Lewis was often called the “Conscience of Congress” and represented Georgia’s Fifth Congressional District since 1987. He, along with Dr. Martin Luther King, Jr., led the 1965 “Bloody Sunday” civil rights march across the Edmund Pettus Bridge in Selma, Alabama.
An Associated Press article referred to him as “a lion of the civil rights movement” continuing, “whose bloody beating by Alabama state troopers in 1965 helped galvanize opposition to racial segregation, and who went on to a long and celebrated career in Congress.”
In response to Lewis’ passing and in honor of his legacy, Governor Ralph Northam ordered flags to be flown at half-staff. The order will last until sunset on the day of Lewis’ burial.
“I do hereby order that the flag of the Commonwealth of Virginia is to be flown at half-staff over the state Capitol and all local, state, and federal buildings and grounds in the Commonwealth of Virginia in respect and memory of U.S. Representative John R. Lewis,” said Northam.
Hampton University President Dr. William R. Harvey was close to Lewis, particularly during the civil rights movement, and he released a statement on the college’s behalf.

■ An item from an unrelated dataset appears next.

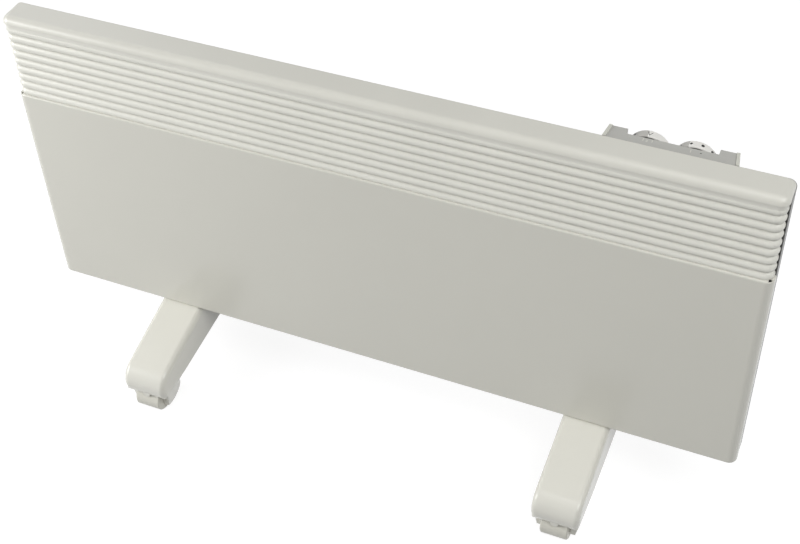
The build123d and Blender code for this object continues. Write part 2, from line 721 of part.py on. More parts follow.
def switch_body(spot, width, depth):
    """Switch or thermostat: a block inside the casing with a bush through the wall."""
    with BuildPart() as body:
        with BuildSketch(Plane.XZ.offset(-seam_y)):
            with Locations(spot):
                RectangleRounded(width, switch_height, switch_corner)
        extrude(amount=depth)
        with BuildSketch(Plane.XZ.offset(-seam_y)):
            with Locations(spot):
                Circle(bush_radius)
        extrude(amount=-bush_length)
        with BuildSketch(Plane.XZ.offset(-seam_y - bush_length)):
            with Locations(spot):
                Circle(shaft_radius + running_clearance)
        extrude(amount=bush_length + shaft_seat + running_clearance, mode=Mode.SUBTRACT)
    return body.part


mode_switch = switch_body(dial_spots[0], switch_width, switch_depth)
mode_switch.label = "mode_switch"
export_step(mode_switch, "parts/mode_switch.step")

thermostat = switch_body(dial_spots[1], thermostat_width, thermostat_depth)
thermostat.label = "thermostat"
export_step(thermostat, "parts/thermostat.step")

# ================================================================ heating element
element_z = casing_bottom + element_level
floor_z = shell_low + rear_sheet          # inner face of the rear shell's bottom
element_half = box_half - element_end
rod_half = element_half + rod_overhang
insulator_mid = rod_half - insulator_length / 2 - rod_radius

with BuildPart() as heating_element:
    with BuildSketch(Plane.YZ):
        with Locations((element_y, element_z)):
            for lean in (element_spread, -element_spread):
                Rectangle(element_fin, 2 * element_arm, rotation=lean)
            Circle(rod_radius + element_fin)
            Circle(rod_radius, mode=Mode.SUBTRACT)
    extrude(amount=element_half, both=True)
heating_element.part.label = "heating_element"
export_step(heating_element.part, "parts/heating_element.step")

with BuildPart() as element_rod:
    with BuildSketch(Plane.YZ):
        with Locations((element_y, element_z)):
            Circle(rod_radius)
    extrude(amount=rod_half, both=True)
element_rod.part.label = "element_rod"
export_step(element_rod.part, "parts/element_rod.step")

for side, name in ((-1, "left"), (1, "right")):
    with BuildPart() as insulator:
        with BuildSketch(Plane.YZ.offset(side * insulator_mid)):
            with Locations((element_y, element_z)):
                Circle(insulator_radius)
                Circle(rod_radius, mode=Mode.SUBTRACT)
        extrude(amount=insulator_length / 2, both=True)
    insulator.part.label = name + "_insulator"
    export_step(insulator.part, "parts/" + name + "_insulator.step")
    with BuildPart() as element_bracket:
        with BuildSketch(Plane.YZ.offset(side * insulator_mid)):
            with Locations((element_y, (floor_z + element_z + insulator_radius) / 2)):
                Rectangle(bracket_width, element_z + insulator_radius - floor_z)
            with Locations((element_y, element_z)):
                Circle(bracket_width / 2)
                Circle(insulator_radius, mode=Mode.SUBTRACT)
        extrude(amount=bracket_sheet / 2, both=True)
        with BuildSketch(Plane.XY.offset(floor_z)):
            with Locations((side * (insulator_mid - bracket_foot / 2), element_y)):
                Rectangle(bracket_foot, bracket_width)
        extrude(amount=bracket_sheet)
    element_bracket.part.label = name + "_element_bracket"
    export_step(element_bracket.part, "parts/" + name + "_element_bracket.step")

# ================================================================ heat shield
box_back = rear_y - rear_sheet            # inner face of the rear box's back
shield_y = box_back - shield_stand
with BuildPart() as heat_shield:
    with BuildSketch(Plane.YZ):
        with BuildLine():
            low = casing_bottom + shield_low
            high = casing_bottom + shield_high
            Polyline((box_back, low), (shield_y - shield_sheet, low),
                     (shield_y - shield_sheet, high), (box_back, high),
                     (box_back, high - shield_sheet), (shield_y, high - shield_sheet),
                     (shield_y, low + shield_sheet), (box_back, low + shield_sheet), close=True)
        make_face()
    extrude(amount=box_half - shield_end, both=True)
heat_shield.part.label = "heat_shield"
export_step(heat_shield.part, "parts/heat_shield.step")

with BuildPart() as thermal_cutout:
    with BuildSketch(Plane.XZ.offset(-shield_y + shield_sheet)):
        with Locations((box_half - shield_end - cutout_end,
                        casing_bottom + shield_low + 2 * cutout_radius)):
            Circle(cutout_radius)
    extrude(amount=cutout_height)
    fillet(thermal_cutout.faces().sort_by(Axis.Y)[0].edges(), cutout_edge)
thermal_cutout.part.label = "thermal_cutout"
export_step(thermal_cutout.part, "parts/thermal_cutout.step")

# ================================================================ terminal block and gland
terminal_x = insulator_mid + bracket_sheet + terminal_gap + terminal_length / 2
with BuildPart() as terminal_block:
    with BuildSketch(Plane.XY.offset(floor_z)):
        with Locations((terminal_x, wall_y - terminal_depth)):
            Rectangle(terminal_length, terminal_depth)
    extrude(amount=terminal_height)
    chamfer(terminal_block.faces().sort_by(Axis.Z)[-1].edges(), terminal_edge)
    with BuildSketch(Plane.XY.offset(floor_z + terminal_height)):
        with Locations((terminal_x, wall_y - terminal_depth)):
            with GridLocations(terminal_hole_pitch, terminal_hole_pitch, 3, 1):
                Circle(terminal_hole)
    extrude(amount=-terminal_height / 2, mode=Mode.SUBTRACT)
terminal_block.part.label = "terminal_block"
export_step(terminal_block.part, "parts/terminal_block.step")

with BuildPart() as cord_gland:
    with BuildSketch(Plane.XZ.offset(-rear_y)):
        with Locations((gland_x, gland_z)):
            Circle(gland_radius)
    extrude(amount=gland_length)
    with BuildSketch(Plane.XZ.offset(-box_back)):
        with Locations((gland_x, gland_z)):
            Circle(gland_flange)
    extrude(amount=2 * rear_sheet)
    with BuildSketch(Plane.XZ.offset(-rear_y)):
        with Locations((gland_x, gland_z)):
            Circle(gland_bore)
    extrude(amount=gland_length, mode=Mode.SUBTRACT)
cord_gland.part.label = "cord_gland"
export_step(cord_gland.part, "parts/cord_gland.step")


# ================================================================ screws
def screw_form(radius, length, head_radius, head_height):
    """Screw along +Z: the head's seat lies at zero and the shank goes up."""
    with BuildPart() as screw:
        with BuildSketch(Plane.XY.offset(-head_height)):
            Circle(head_radius)
        extrude(amount=head_height)
        chamfer(screw.faces().sort_by(Axis.Z)[0].edges(), head_height / 3)
        with BuildSketch(Plane.XY):
            Circle(radius)
        extrude(amount=length)
    return screw.part


foot_screw = screw_form(foot_screw_radius, foot_boss_drop + panel_sheet + 3 * rear_sheet,
                        foot_screw_head, foot_screw_radius)
with BuildPart() as foot_screws:
    with Locations(*[(x, y, casing_bottom - foot_boss_drop) for x, y in foot_screw_spots]):
        add(foot_screw)
foot_screws.part.label = "foot_screws"
export_step(foot_screws.part, "parts/foot_screws.step")

small_screw = screw_form(small_screw_radius, cover_boss, small_head_radius, small_head_height)
with BuildPart() as panel_screws:
    with Locations(*[(x, y, casing_bottom) for x, y in panel_screw_spots]):
        add(small_screw)
panel_screws.part.label = "panel_screws"
export_step(panel_screws.part, "parts/panel_screws.step")

with BuildPart() as cover_screws:
    with Locations(*[Plane(origin=(x, wall_y, cover_screw_z), x_dir=(1, 0, 0), z_dir=(0, -1, 0))
                     for x in cover_screw_spots]):
        add(small_screw)
cover_screws.part.label = "cover_screws"
export_step(cover_screws.part, "parts/cover_screws.step")

with BuildPart() as pod_screws:
    with Locations(*[Plane(origin=(x, seam_y, z), x_dir=(1, 0, 0), z_dir=(0, 1, 0))
                     for x, z in pod_screw_spots]):
        add(small_screw)
pod_screws.part.label = "pod_screws"
export_step(pod_screws.part, "parts/pod_screws.step")
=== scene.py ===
import json
from math import cos, pi, radians, sin, sqrt

import bmesh
import bpy
from mathutils import Matrix, Vector


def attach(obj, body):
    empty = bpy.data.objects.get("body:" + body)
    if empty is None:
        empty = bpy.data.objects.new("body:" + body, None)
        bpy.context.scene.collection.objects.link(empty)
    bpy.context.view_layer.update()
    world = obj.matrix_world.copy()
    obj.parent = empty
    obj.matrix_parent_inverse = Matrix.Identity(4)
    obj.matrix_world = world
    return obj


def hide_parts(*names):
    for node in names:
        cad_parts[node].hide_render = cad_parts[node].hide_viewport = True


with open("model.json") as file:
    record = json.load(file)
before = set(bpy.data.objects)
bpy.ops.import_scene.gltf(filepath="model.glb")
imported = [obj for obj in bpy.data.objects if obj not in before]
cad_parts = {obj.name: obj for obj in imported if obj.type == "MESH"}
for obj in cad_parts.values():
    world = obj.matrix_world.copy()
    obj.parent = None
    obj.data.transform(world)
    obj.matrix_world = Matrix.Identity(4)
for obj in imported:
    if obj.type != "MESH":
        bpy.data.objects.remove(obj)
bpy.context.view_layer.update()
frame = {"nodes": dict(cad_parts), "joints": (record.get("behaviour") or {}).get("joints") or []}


# ------------------------------------------------------------------ sizes and places
# The sizes of the heater's pieces are written in mm, and mm turns them into metres.
# The dials and the castors are where their joints are, to the nearest 0.01 mm.
mm = 0.001
joint_place = {joint["name"]: [round(value / mm, 2) for value in joint["pos_m"]]
               for joint in frame["joints"]}
mode_dial_x, _, dial_z = joint_place["mode_turn"]
thermostat_dial_x = joint_place["thermostat_turn"][0]
dial_radius = 22.0
foot_x = joint_place["right_front_roll"][0]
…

“To know him was to appreciate his life’s poignant example of moral courage and moral clarity. John Lewis was an American hero who happened to be Black. I have known him since I was an undergraduate at Talladega College when he, at the time was studying at Fisk University,” said Harvey.
“He was fearless and one of the bravest men that I have ever known. John was the type of individual who had personal and respectful relationships with many individuals, including those with whom he may have disagreed.”

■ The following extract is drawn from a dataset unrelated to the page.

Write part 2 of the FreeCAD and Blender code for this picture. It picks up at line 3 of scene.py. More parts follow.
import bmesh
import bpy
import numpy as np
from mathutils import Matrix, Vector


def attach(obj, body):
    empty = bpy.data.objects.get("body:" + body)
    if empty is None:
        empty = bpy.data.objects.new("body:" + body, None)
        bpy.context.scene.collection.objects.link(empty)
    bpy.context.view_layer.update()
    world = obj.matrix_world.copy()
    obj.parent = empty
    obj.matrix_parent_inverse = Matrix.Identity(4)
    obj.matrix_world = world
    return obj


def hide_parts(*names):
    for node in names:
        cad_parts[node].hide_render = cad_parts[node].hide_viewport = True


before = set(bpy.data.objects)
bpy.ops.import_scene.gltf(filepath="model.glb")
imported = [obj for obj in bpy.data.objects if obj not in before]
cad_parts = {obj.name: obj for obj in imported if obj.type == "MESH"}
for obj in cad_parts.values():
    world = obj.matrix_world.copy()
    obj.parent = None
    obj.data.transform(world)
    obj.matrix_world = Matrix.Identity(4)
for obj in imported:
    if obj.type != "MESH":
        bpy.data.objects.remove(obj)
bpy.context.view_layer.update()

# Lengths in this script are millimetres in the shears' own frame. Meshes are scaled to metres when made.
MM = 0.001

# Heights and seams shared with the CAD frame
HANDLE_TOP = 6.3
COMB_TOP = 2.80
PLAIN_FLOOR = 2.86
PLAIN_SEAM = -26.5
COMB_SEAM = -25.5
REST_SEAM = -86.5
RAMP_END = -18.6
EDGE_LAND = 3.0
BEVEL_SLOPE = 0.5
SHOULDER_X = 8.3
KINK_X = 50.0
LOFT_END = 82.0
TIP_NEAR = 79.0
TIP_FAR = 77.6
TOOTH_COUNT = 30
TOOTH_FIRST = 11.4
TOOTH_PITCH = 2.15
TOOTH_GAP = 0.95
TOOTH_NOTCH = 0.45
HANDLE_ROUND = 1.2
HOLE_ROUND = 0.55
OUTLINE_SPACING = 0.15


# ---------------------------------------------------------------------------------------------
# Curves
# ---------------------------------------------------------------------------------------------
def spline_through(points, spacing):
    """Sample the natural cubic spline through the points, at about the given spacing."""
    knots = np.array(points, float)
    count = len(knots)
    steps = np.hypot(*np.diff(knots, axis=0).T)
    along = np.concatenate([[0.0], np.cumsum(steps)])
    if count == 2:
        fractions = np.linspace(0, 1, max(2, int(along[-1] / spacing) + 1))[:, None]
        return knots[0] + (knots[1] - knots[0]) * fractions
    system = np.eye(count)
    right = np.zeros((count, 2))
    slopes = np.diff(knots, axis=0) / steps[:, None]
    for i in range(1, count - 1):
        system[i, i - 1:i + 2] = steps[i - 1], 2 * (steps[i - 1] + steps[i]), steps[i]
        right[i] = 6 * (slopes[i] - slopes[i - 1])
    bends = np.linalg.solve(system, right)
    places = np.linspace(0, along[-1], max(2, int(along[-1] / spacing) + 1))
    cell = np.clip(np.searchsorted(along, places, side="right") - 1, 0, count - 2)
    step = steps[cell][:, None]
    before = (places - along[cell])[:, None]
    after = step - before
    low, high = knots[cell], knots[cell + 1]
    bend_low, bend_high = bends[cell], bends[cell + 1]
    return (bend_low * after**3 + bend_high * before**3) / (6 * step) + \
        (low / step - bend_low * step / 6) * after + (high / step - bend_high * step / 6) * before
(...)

Lewis led one of the most celebrated commencement addresses at Hampton University in 2015 as the Keynote Speaker. He told the 847 graduates that it was their moral obligation to bring about a positive change in the world.
“You have to find a way to get in the way. Get in good trouble. Use it to bring about a non-violent revolution,” Lewis said. He dedicated his life to protecting human rights, securing civil liberties and building what he called “The Beloved Community in America.”
During that ceremony, Dr. Harvey conferred an Honorary Degree Doctor of Laws on Lewis.
Congresswoman Elaine Luria issued a statement following the news.
“It is with a heavy heart that I mourn the passing of the great Congressman John Lewis. Known as the ‘conscience of Congress,’ I admired that Representative Lewis always fought fearlessly for justice and his community,” she said. “His legacy as both an activist and an elected official will be remembered by generations to come, and it was my honor to serve alongside him. We will all continue to cause ‘good trouble’ in his legacy. You will be missed, Congressman Lewis.”
Congressman Bobby Scott (VA-03) also released a statement after Lewis’ passing.
“I am heartbroken by the passing of John Lewis. Words cannot properly convey the loss that this is for Congress as well as the nation. John was a guiding light to all of us and was a leader in trying to make America a more perfect union,” said Scott.
“His steadfast moral leadership will be deeply missed. I send my condolences to his family and to everyone who is saddened by this immense loss. We should all be sure to make some ‘good trouble’ to honor his enormous legacy,” he continued.